Little more than a narrow path was left through the last of the Ridge houses he lived in because there was so much junk, piled floor to ceiling.
"I was born in the junk. I've lived in junk my whole life," Fusco said.
But now the property was sold, Jimmy had to leave and the Pizzutos had to deal with Fusco and his "belongings" before starting the job.
"We didn't account for this. Then Jimmy grew on us," Jeannette Pizzuto said.
She and her father turned Fusco's case over to the many social agencies that provide help for homeless and elderly people.
What he wanted: But Fusco wouldn't go into public housing because he couldn't keep his two best pals, a canine collie mix that answers to Roger and an orange cat named Goldie. He's had them for 12 years.
Fusco also refused to part with much of his tons of junk. He told the Pizzutos he would rather live under the Market Street bridge than give up his animals or his junk.
He was about to do just that.
The Pizzutos, however, didn't have the heart to let Fusco simply take refuge under a bridge.
"You can't do that to Jimmy," Jeannette said. "He's a lovable kind of guy. I think he's just so damn cute."
Then, the Pizzutos discovered Fusco owned a house he hadn't told them about, not too far away on Franklin Street.
The city had condemned the property, however. Fusco had filled that house and yard with junk, too, and there hadn't been any maintenance in many years.
That eyesore also appeared to be Fusco's last opportunity to live with a roof over his head. The Pizzutos wouldn't let that chance slip away.
They made a deal with the city: You take the house off the condemned list and we'll clean it up and make it livable for Fusco, paid for out of our own pocket.
"What are you going to do? He wouldn't have survived downtown without his stuff. He just touched my heart," Bill Pizzuto said.

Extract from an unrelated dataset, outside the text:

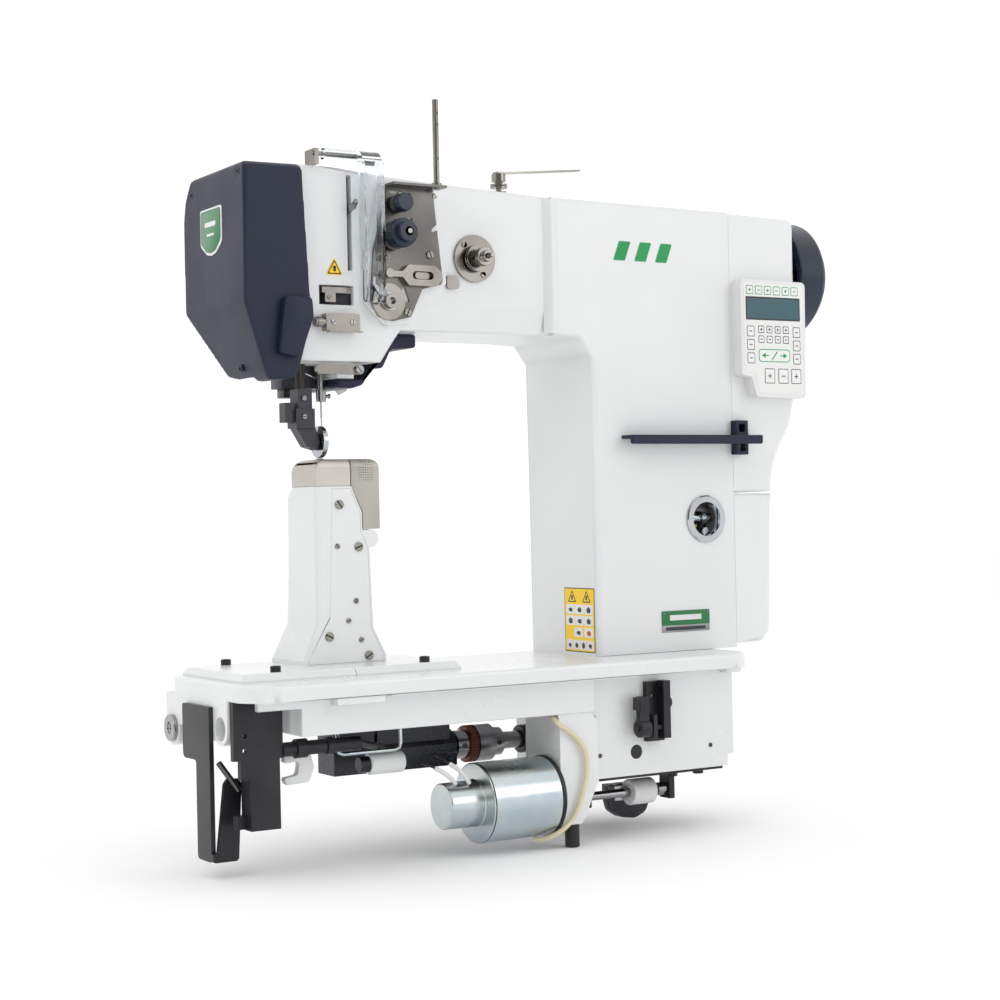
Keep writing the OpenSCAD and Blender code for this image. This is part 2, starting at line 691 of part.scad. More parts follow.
module needle_bar() color(STEEL) on_bed() difference() {
    union() {
        rod_z(needle_bar_r, 242, 416, needle_x, needle_y);
        rod_z(4.6, 236, 247, needle_x, needle_y);
        rod_x(1.6, needle_x, needle_x + 8, needle_y, 241);
    }
    rod_z(1, 230, 246, needle_x, needle_y);
}
module needle() color(STEEL) on_bed() {
    rod_z(1, 222, 245.9, needle_x, needle_y);
    rod_z(0.7, 204, 222.1, needle_x, needle_y);
    translate([needle_x, needle_y, 199.5]) cylinder(r1 = 0.1, r2 = 0.7, h = 4.6);
}
module presser_bar() color(STEEL) on_bed() {
    rod_z(presser_bar_r, 236, 412, presser_x, presser_y);
    block(presser_x - 7, presser_x + 7, 102, 118, 292, 302);
}
module foot_holder() color(BLACK) on_bed() difference() {
    union() {
        block(98.5, 112, 102, 118, 226, 246);
        block(96, 114, 101, 119, 212, 229);
        slab_xz([[96, 226], [96, 214], [107, 196], [117.5, 193], [117.5, 207], [114, 216],
                 [114, 226]], 103.5, 116.5);
        rod_x(7, 113.5, 118.8, roller_y, post_h + 1 + gap + roller_r);
        block(87, 96.1, 104, 116, 217, 234);
    }
    rod_z(presser_bar_r, 236, 247, presser_x, presser_y);
    rod_x(2.5 + run, 110, 120, roller_y, post_h + 1 + gap + roller_r);
}
module roller() color("#d5d8dc") on_bed() {
    zc = post_h + 1 + gap + roller_r;
    difference() {
        rod_x(roller_r, roller_x - 2.3, roller_x + 2.3, roller_y, zc);
        difference() {
            rod_x(roller_r - 3, roller_x + 0.8, roller_x + 3, roller_y, zc);
            rod_x(4.5, roller_x, roller_x + 4, roller_y, zc);
        }
    }
    rod_x(2.5, 112, roller_x, roller_y, zc);
}
module lifter_lever() color(STEEL) on_bed() difference() {
    union() {
        rod_y(9, 170.4, 176, 125, 300);
        slab_xz([[119, 296], [131, 302], [176, 262], [182, 250], [174, 246], [166, 256]],
                171, 175);
    }
    rod_y(3 + run, 168, 180, 125, 300);
}

// ---- Parts under the bed

box_pts = [[345, -20], [500, -20], [500, -94], [493, -95], [493, -105], [345, -105]];
module drive_box() color(WHITE) on_bed() difference() {
    union() {
        slab_xz(box_pts, 18, 152);
        block(345, 500, 18, 152, -20 - eps, -bed_t + pad_t);
        block(341, 345 + eps, 18, 30, -47.5, -bed_t + pad_t);
    }
    block(351, 494, 24, 146, -92, -bed_t + 1);
    block(351, 487, 24, 146, -101, -91);
    rod_x(11.5 + run, 344, 357, shaft_y, lower_z);
    rod_y(6.5, 17, 25, 389, -84);
    for (x = [349, 473]) {
        rod_y(2, 17, 24, x, -84.5);
    }
    block(380, 480, 40, 140, -106, -100);
}
module box_cover() color(BLACK) on_bed() difference() {
    union() {
        block(350, 490, 22, 150, -108, -105);
        for (x = [440, 470]) {
            rod_z(5, -112, -107.9, x, 34);
        }
        for (x = [356, 450]) {
            block(x, x + 6, rock_y - 8, rock_y + 8, -136, -107.9);
        }
    }
    rod_x(4 + run, 350, 460, rock_y, rock_z);
}
module latch_bracket() color(BLACK) on_bed() difference() {
    union() {
        block(397.5, 416.5, 12, 18, -75, -21);
        block(397.5, 401.5, 2, 12.1, -72, -50);
        block(409, 416.5, 2, 12.1, -72, -20);
        rod_x(5, 409, 418.5, 7, -40);
    }
    rod_x(2.5 + run, 396, 420, 7, -62);
    rod_x(2, 408, 420, 7, -28);
    rod_y(3, 0, 20, 405, -34);
}
module latch_lever() color(BLACK) on_bed() {
    rod_x(2.5, 382, 417.5, 7, -62);
    slab_yz([[2.6, -62], [4, -50], [3, -40], [5, -33], [10, -33], [10.5, -44], [10, -56],
             [11, -62]], 384, 394);
    rod_x(8, 384, 394, 7, -62);
    block(380, 392, 4, 9.5, -45, -33.5);
}
module hinge_plug() color(STEEL) on_bed() {
    rod_x(11 - run, 2, 34, plug_y, plug_z);
    difference() {
        rod_x(11.5, -4, 0, plug_y, plug_z);
        rod_x(5, -5, -1.5, plug_y, plug_z);
    }
    rod_x(8, -0.5, 2.1, plug_y, plug_z);
}
module hanger_bracket() color(BLACK) on_bed() {
    slab_yz(rounded([[70.5, -20], [70.5, -148], [99, -148], [99, -66], [127, -66],
                     [127, -20]], [1, 3, 4, 3, 5, 3]), -4, 0);
    slab_xz([[-4, -147], [-2, -148], [17, -148], [19, -146], [22.5, -84], [20, -80],
             [10, -80], [7, -84], [0.5, -139], [-4, -141]], 66.5, 70.6);
}
module channel_bracket() color(BLACK) on_bed() difference() {
    union() {
        block(2, 46, 35, 41, -62, -bed_t + pad_t);
        block(16.5, 43, 35, 54, -120, -61);
        block(8, 16.6, 35, 41, -78, -61.9);
        block(8, 16.6, 44, 52, -119, -108);
        rod_x(6, 46 - eps, 118, 38, -56);
        rod_x(8, 58, 68, 38, -56);
        rod_x(7.5, 86, 92, 38, -56);
    }
    block(20, 39.5, 39, 55, -121, -58);
    rod_y(2, 34, 42, 12, -42);
    rod_y(2, 34, 42, 12, -54);
}
module solenoid() color(ZINC) on_bed() difference() {
    union() {
        rod_x(20, 195, 228.1, can_y, can_z);
        rod_x(35, 228, 300, can_y, can_z);
        rod_x(33, 300 - eps, 304, can_y, can_z);
    }
    rod_x(9 + run, 250, 305, can_y, can_z);
}
module plunger() color(STEEL) on_bed() {
    rod_x(9, 262, 316, can_y, can_z);
    rod_x(5, 316 - eps, 336, can_y, can_z);
}
web_pts = [[303, skirt_z], [338.5, skirt_z], [344, -53], [344.5, -106], [338, -118], [329, -138],
           [325, -142], [310, -142], [304, -128], [304, -60]];
module solenoid_bracket() color(WHITE) on_bed() difference() {
    union() {
        slab_xz(web_pts, 14, 24);
        slab_yz(rounded([[14, -142], [14, skirt_z], [70, skirt_z], [72, -110], [58, -146],
                         [30, -150]], [3, 0, 0, 10, 10, 6]), 304, 309);
        block(309 - eps, 345, 24 - eps, 34, -100, -60);
    }
    rod_x(12, 300, 350, can_y, can_z);
}
module rubber_peg() color(BLACK) on_bed() {
    rod_z(6.5, -162, -142, 318, 19);
}
weight_pts = [[396, -121], [440, -121], [443, -136], [437, -149], [425, -154], [410, -152],
              [399, -145], [396, -134]];
module rock_shaft() color(STEEL) on_bed() {
    rod_x(4, 352, 404, rock_y, rock_z);
    rod_x(6, 440, 448, rock_y, rock_z);
    rod_x(4, 447.9, 458, rock_y, rock_z);
    rod_x(3.5, 403.9, 440.1, rock_y, rock_z);
    block(396, 403.5, rock_y + 1, rock_y + 25, rock_z - 7, rock_z + 6);
    slab_xz(rounded(weight_pts, [2, 2, 6, 10, 12, 12, 10, 4]), rock_y + 13, rock_y + 25);
}
module nylon_roller() color(NYLON) on_bed() difference() {
    rod_x(12, 408, 434, rock_y, rock_z);
    rod_x(3.5 + run, 400, 450, rock_y, rock_z);
}

// ---- Cable, swept along its own points

function cross3(a, b) = [a[1] * b[2] - a[2] * b[1], a[2] * b[0] - a[0] * b[2],
                         a[0] * b[1] - a[1] * b[0]];
function along(p, i) = unit(p[min(i + 1, len(p) - 1)] - p[max(i - 1, 0)]);
// One ring of the tube round point i
function ring(p, i, r, sides) =
    let (
        t = along(p, i),
        side = unit(cross3(t, [1, 0, 0.02])),
        up = cross3(t, side)
    )
    [for (k = [0:sides - 1]) p[i] + r * (cos(360 * k / sides) * side + sin(360 * k / sides) * up)];
module tube(p, r, sides) {
    rings = len(p);
    pts = [for (i = [0:rings - 1]) each ring(p, i, r, sides)];
    walls = [for (i = [0:rings - 2]) for (k = [0:sides - 1])
        [i * sides + k, i * sides + (k + 1) % sides,
         (i + 1) * sides + (k + 1) % sides, (i + 1) * sides + k]];
    ends = [[for (k = [sides - 1:-1:0]) k],
            [for (k = [0:sides - 1]) (rings - 1) * sides + k]];
    polyhedron(points = pts, faces = concat(walls, ends));
}
module cable() color(CABLE) on_bed() tube(cable_route, 2.3, 8);

// ---- Screws

module cap_screw_up(x, y, z) {
    difference() {
        rod_z(4.5, z, z + 5, x, y);
        translate([x, y, z + 2.5]) cylinder(r = 2.4, h = 3, $fn = 6);
    }
    rod_z(2.5, z - 19, z + eps, x, y);
}
module slot_screw_front(x, y, z, r) {
    difference() {
        rod_y(r, y - r * 0.45, y, x, z);
        block(x - r - 1, x + r + 1, y - r, y - r * 0.22, z - r * 0.14, z + r * 0.14);
    }
}
module black_screws() color(BLACK) on_bed() {
    for (p = plate_screws) {
        cap_screw_up(p[0], p[1], plate_z);
    }
    for (p = [[66, 424, 30.5], [165, 418, 30.5], [98, 262, 44]]) {
        rod_x(3.6, p[2] - 3, p[2], p[0], p[1]);
    }
}
module nickel_screws() color(STEEL) on_bed() {
    for (p = [[130, 145], [148, 108], [118, 31], [156, 13]]) {
        slot_screw_front(p[0], post_y, p[1], 4);
    }
    for (p = [[127.5, 109], [144.5, 61], [137, 44], [149, 27]]) {
        slot_screw_front(p[0], post_y, p[1], 2.4);
    }
    for (p = [[208, 362], [184.6, 311]]) {
        slot_screw_front(p[0], 58.8, p[1], 3.6);
    }
    translate([160.6, 54, 357]) sphere(r = 2.8);
    rod_y(1.4, 54, 58.8, 160.6, 357);
}

bed();
insert_plates();
post();
post_cover();
post_cap();
hook_cover();
hook();
hook_shaft();
feed_wheel();
lower_shaft();
lower_pulley();
coupling_disc();
shaft_bush();
shaft_housing();
timing_belt();
arm();
face_cover();
under_cover();
top_cover();
eye_guard();
take_up_lever();
thread_plate();
tension_discs();
main_knob();
small_knob();
pre_tension_nut();
check_spring();
thread_guides();
thread_pin();
upper_side_cover();
lower_side_cover();
control_panel();
hand_rest();
handwheel();
upper_shaft();
upper_pulley();
motor();
needle_bar();
needle();
presser_bar();
foot_holder();
roller();
oil_window();
drive_box();
box_cover();
latch_bracket();
latch_lever();
hinge_plug();
hanger_bracket();
channel_bracket();
solenoid();
plunger();
solenoid_bracket();
cable();
rubber_peg();
rock_shaft();
nylon_roller();
lifter_lever();
black_screws();
nickel_screws();
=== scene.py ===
import bpy
import bmesh
import json
import math
from mathutils import Euler, Matrix, Vector

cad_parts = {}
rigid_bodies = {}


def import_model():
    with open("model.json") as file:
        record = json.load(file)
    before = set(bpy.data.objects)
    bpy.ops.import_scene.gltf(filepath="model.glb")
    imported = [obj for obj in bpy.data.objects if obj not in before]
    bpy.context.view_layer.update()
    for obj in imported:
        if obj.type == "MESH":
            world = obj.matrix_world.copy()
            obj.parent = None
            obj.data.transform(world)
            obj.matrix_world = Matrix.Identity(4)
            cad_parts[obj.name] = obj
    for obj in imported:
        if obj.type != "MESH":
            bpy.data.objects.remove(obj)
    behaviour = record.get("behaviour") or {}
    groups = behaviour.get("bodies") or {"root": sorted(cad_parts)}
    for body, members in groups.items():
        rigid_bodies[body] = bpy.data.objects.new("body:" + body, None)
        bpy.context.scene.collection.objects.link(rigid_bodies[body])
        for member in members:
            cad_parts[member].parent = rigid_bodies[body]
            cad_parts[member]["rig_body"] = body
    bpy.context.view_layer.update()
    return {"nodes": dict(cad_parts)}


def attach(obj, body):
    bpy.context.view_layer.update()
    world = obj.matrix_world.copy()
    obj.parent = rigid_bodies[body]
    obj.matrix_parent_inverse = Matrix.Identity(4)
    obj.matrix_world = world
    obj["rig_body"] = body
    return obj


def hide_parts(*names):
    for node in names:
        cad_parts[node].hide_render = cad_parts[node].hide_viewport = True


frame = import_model()
print("frame loaded:", len(frame["nodes"]), "nodes")

scene = bpy.context.scene


originX, originY, originZ = 258.5, 6, -14      # the frame's origin in the bed's own millimetres


def at(x, y, z):
    return Vector(((x - originX) / 1000, (y - originY) / 1000,
                   (z - originZ) / 1000))      # bed millimetres to the frame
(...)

The deal was one that Mike Damiano, the city's demolition director, couldn't turn down.
Here was situation: Damiano and many other city officials have been after Fusco for years. Fusco has been in and out of city court on housing and illegal dumping citations, from tires to trash, for at least a decade, Damiano said.
But it's hard prosecuting a frail old man who couldn't pay a fine anyway, Damiano said. He and most other city officials would prefer the messes just get cleaned up.

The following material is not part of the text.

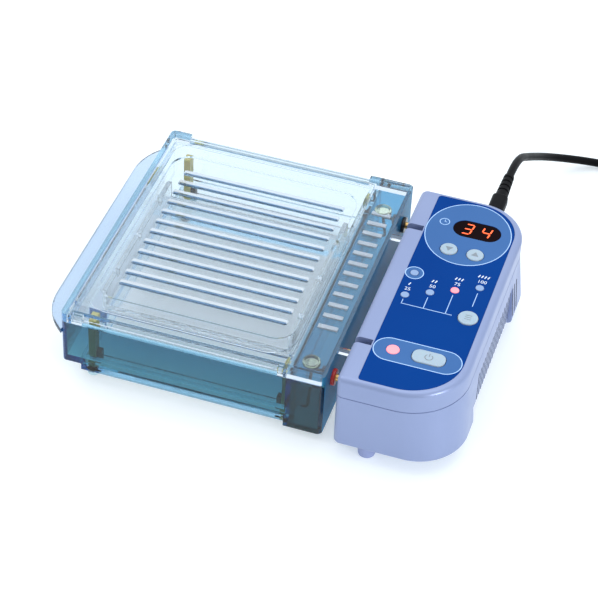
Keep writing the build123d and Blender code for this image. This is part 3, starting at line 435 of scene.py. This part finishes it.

"You don't know what to do," Damiano said.
When the chance came to see the Ridge Avenue properties leveled and another condemned property revived, Damiano had to say yes.

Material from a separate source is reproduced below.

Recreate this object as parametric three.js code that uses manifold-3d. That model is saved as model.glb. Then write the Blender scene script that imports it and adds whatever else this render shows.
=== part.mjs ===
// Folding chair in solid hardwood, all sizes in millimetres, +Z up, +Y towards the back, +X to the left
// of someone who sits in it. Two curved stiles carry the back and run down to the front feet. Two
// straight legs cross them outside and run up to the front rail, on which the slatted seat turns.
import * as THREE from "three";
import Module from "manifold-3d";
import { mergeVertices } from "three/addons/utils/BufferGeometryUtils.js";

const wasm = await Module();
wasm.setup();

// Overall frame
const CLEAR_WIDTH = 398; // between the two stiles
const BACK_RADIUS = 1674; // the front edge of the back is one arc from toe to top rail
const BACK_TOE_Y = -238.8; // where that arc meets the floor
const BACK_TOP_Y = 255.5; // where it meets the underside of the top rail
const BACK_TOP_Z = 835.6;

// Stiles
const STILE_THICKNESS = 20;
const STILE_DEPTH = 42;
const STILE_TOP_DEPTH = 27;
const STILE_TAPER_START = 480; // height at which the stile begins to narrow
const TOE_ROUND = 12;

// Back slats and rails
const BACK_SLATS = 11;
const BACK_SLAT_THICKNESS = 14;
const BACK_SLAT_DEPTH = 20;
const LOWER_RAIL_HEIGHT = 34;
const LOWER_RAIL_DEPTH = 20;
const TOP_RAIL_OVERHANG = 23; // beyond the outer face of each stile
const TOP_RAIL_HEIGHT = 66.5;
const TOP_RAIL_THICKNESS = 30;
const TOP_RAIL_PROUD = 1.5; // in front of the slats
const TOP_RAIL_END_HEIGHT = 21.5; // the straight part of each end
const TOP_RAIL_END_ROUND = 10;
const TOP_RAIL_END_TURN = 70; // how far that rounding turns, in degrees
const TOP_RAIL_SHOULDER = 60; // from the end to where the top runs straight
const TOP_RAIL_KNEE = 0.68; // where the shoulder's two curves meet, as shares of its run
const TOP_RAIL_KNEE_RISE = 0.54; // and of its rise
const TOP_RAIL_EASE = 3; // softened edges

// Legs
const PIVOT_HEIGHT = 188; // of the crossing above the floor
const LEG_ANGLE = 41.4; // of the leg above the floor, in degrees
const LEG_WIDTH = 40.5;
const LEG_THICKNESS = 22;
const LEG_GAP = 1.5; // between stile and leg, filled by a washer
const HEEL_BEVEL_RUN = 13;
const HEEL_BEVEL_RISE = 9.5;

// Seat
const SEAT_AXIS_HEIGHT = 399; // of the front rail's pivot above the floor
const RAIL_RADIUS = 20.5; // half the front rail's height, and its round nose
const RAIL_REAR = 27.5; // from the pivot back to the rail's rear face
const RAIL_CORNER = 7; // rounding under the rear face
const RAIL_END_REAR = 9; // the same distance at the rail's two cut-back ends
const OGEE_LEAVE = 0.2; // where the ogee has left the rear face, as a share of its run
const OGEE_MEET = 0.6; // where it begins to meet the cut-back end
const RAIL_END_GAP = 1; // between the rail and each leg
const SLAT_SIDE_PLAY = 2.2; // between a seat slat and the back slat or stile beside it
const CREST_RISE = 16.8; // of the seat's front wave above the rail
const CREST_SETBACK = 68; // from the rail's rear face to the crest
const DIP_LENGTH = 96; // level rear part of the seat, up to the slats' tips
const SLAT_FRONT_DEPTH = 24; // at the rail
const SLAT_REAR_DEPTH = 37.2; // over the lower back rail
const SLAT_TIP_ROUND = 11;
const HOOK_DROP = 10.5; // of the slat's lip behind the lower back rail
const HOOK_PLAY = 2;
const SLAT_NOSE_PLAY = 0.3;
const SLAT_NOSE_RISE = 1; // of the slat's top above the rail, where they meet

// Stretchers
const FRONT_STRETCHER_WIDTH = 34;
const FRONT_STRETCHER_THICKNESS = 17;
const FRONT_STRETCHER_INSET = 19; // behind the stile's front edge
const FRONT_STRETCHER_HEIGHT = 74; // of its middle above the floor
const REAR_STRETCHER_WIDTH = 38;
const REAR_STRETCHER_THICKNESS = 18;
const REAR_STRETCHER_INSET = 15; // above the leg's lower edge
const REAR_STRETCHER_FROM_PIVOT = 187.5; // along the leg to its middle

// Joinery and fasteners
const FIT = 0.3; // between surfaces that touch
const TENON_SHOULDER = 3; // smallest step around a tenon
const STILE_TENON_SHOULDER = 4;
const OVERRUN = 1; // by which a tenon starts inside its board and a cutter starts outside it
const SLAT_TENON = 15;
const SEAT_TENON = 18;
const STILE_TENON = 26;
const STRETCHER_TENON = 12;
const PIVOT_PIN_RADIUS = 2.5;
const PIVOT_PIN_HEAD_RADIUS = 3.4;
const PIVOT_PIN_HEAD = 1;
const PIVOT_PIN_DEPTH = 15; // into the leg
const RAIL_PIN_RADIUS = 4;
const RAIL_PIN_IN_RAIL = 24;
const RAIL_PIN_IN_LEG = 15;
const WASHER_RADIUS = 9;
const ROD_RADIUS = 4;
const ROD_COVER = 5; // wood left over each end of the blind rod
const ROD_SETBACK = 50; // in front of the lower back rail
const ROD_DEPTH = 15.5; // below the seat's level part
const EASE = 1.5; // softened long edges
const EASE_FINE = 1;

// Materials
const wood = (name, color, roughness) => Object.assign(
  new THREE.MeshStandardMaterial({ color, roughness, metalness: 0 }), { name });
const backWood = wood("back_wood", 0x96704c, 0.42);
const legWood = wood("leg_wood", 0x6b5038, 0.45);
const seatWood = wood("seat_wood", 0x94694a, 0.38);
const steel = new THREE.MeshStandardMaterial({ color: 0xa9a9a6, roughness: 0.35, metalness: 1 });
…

"If Bill didn't do that, Jimmy probably wouldn't have a place to live," Damiano said. "Thankfully, this one worked out. I just hope it continues to work out well."
Last week, the Ridge Avenue homes were torn down.
Fusco's future is now on Franklin Street.
Many in the Pizzuto family helped clean out the house. They pulled out 10,000 pounds of junk, though the yard remains a mess.
With the house cleared, renovations were next. New paint went up on the walls, carpet was put down on the floors. Oakhill Reinsurance donated furniture. Catholic Charities and other groups are helping get the utilities turned on.
Ongoing project: Like parents to a small child, the Pizzutos needle Fusco endlessly about clearing the junk from his new yard and keeping the house and the rest of the property clean, like the city is demanding.
Fusco says he will, but the Pizzutos are skeptical at best. A semitrailer where they let Fusco pile the Ridge Avenue junk he just had to save before the demolition remains on the demolition site. Nobody knows what will happen to that stuff.
Jeannette Pizzuto said she and her family can't -- and won't -- toss Fusco aside now.
"This one we just couldn't leave alone," she said. "This will be an ongoing project."
Fusco is plenty thankful.
"If it weren't for them, where would I be? There's no way I could ever pay 'em. The only way I could pay them is with the Lord's prayers," he said, with tears in his eyes. "I never expected it. I love [them] from the bottom of my heart."